To: greenspirit who wrote (11430)10/9/2003 12:13:44 PM
From: JohnM  Read Replies (4) | Respond to of 793782
 
So the thread is free to debate the issues, talk about the political ups and downs and present their ideas without name-calling and degenerating into rude behavior.

Michael, you clearly either read selectively, lack empathetic talents, or some other such low level sin. I invite you to sit in my chair for a while and note the ill will some of the extreme right wingers here evidence. It's silly, self defeating, and childish, but it's definitely there. Bill doesn't stop it. Whether he should or not is strictly up to him. But he doesn't participate, at least not at the level of the worst, and that gives it less legitimacy.

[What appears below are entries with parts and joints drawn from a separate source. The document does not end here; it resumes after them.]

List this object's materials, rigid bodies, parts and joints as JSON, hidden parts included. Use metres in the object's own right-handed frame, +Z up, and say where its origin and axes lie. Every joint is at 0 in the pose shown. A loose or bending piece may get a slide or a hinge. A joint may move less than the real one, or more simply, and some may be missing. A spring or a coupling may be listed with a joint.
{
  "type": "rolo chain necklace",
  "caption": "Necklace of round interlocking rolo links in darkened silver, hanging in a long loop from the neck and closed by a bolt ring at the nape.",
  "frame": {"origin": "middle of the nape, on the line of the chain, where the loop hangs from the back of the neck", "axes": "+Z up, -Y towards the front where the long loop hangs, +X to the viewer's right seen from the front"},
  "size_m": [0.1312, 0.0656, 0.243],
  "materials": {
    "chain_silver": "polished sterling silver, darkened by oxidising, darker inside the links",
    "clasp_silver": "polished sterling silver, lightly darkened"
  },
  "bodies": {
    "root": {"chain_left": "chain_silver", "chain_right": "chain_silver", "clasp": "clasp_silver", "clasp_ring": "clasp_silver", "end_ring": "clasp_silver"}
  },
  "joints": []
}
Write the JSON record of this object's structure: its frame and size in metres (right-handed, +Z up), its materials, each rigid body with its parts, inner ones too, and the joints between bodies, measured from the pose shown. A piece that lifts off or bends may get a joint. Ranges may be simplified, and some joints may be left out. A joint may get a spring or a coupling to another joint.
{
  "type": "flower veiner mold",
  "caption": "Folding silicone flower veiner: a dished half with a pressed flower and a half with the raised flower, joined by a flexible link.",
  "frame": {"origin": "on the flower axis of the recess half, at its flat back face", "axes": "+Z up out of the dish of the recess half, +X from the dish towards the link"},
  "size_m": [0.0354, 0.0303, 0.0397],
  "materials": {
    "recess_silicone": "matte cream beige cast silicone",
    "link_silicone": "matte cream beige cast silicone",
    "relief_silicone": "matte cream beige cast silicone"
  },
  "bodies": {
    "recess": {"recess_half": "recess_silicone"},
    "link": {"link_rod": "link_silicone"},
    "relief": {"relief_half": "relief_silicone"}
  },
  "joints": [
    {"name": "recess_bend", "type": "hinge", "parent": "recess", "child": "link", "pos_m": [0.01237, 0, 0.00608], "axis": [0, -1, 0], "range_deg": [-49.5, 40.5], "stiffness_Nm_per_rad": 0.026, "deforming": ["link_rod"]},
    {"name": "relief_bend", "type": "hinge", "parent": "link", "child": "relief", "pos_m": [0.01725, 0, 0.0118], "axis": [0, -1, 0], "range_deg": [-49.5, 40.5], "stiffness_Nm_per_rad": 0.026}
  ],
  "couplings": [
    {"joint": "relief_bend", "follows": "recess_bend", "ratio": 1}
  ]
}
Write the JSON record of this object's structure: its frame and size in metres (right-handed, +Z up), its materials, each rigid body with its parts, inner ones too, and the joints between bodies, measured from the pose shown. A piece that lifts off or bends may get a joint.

As for your comments about the California election, you can hardly call the dem establishment "radicals." They may have run a bad campaign--it was certainly not good politics but then the negatives going in might have doomed any serious Dem campaign as soon as Davis decided to fight the recall and oppose any serious Dem candidate. Had Feinstein agreed to run, the story would have been completely different.

So this is not right wing time for California. It's the politics of the theater. We don't know whether this guy can govern; and, most importantly for you, whether he governs in ways that will please you. Check, much to my surprise, the George Will column Bill posted.